Alexander Campos accepting
Introductory remarks by Daniel J. Slive

The 2010 APHA Awards Committee has nominated The Center for Book Arts as the recipient of the APHA Institutional Award in recognition of the Center’s extremely active and accomplished promotion of both traditional printing and the contemporary exploration of the book as art object. Since 1974, The Center for Book Arts has made distinguished contributions to the recording, preservation, and dissemination of modern and contemporary printing history, and has done so through a remarkable education and outreach program. The Center for Book Arts was the first non-profit organization in the United States dedicated to the book arts and has become a model for similar organizations throughout the world. In its thirty-five years, the Center has pioneered many activities that may now seem typical of such an organization: classes on traditional and innovative techniques, galleries and publications dedicated to the book arts, and access to printing equipment and studio space.

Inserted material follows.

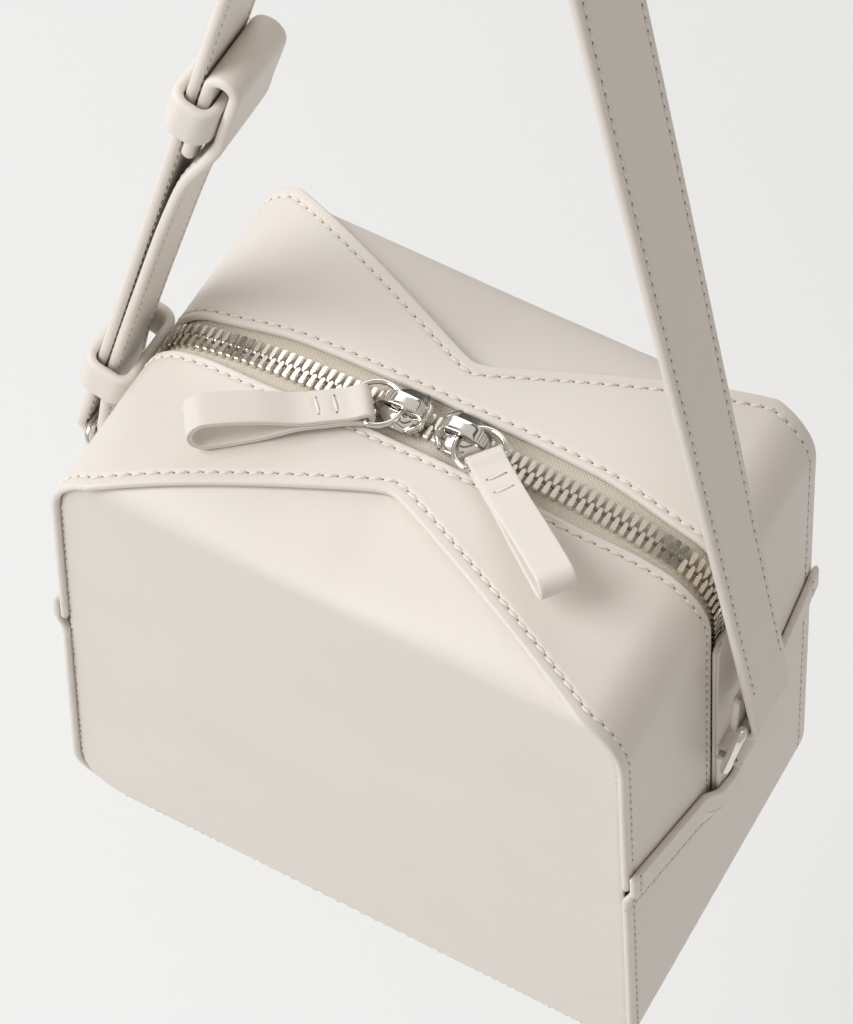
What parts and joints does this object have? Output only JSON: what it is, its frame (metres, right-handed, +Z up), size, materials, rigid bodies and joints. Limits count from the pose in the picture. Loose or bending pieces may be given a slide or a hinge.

Its extensive instructional program offers over one hundred courses, workshops, and seminars in letterpress printing and typography as well as bookbinding and other aspects of book production. Classes available in Fall 2009, for instance, included an introduction to hand typesetting, contemporary letterpress printing, digital letterpress, platen press, monotypes, and four-color printing from polymer plates. In the course of its tenure, the Center has educated and trained thousands of people including artists, teachers, librarians, book conservators, collectors, and others intrigued with, and engaged by, books and their creation. Many of these former students have themselves become teachers and have provided instruction privately, at other book arts organizations, or in academic institutions. Through this extensive and successful instructional program, the Center has contributed to the preservation and promotion of the vibrant art of printing.

The Center’s extensive documentation of modern and contemporary printing is represented by over 175 exhibitions. These have included shows dedicated to individual artists and imprints, production techniques, social and aesthetic themes, and presses from particular geographic regions. A highly selective listing includes individual exhibits devoted to the work of Lynne Avadenka, Julie Chen, Tom Phillips, Claire Van Vliet, and the Whittington Press; shows focusing on printing techniques ranging from letterpress to offset printed artist books to mail art; and a wide variety of thematic shows such as “The Altered Page” (an exhibition of selections from the Ruth and Marvin Sackner Archive of Visual and Concrete Poetry), “Grimm & Grimmer” (historical children’s books and related contemporary artists’ books), and “No More Drama: The Saga Continues” (contemporary artists responding to Latin American telenovelas). The Center has also organized a particularly notable, and perhaps unique, series of exhibitions focusing on different geographic regions of book production in the United States and abroad. These have ranged from the Lower East Side to Northern and Southern California and beyond to Latin America, the United Kingdom, France, Germany, the Netherlands, Switzerland, Russia, and Iraq. In sum, the Center’s exhibition program, often documented by complementary exhibition catalogues, has provided practitioners, curators, collectors, and the general public access to a significant variety of modern and contemporary printing.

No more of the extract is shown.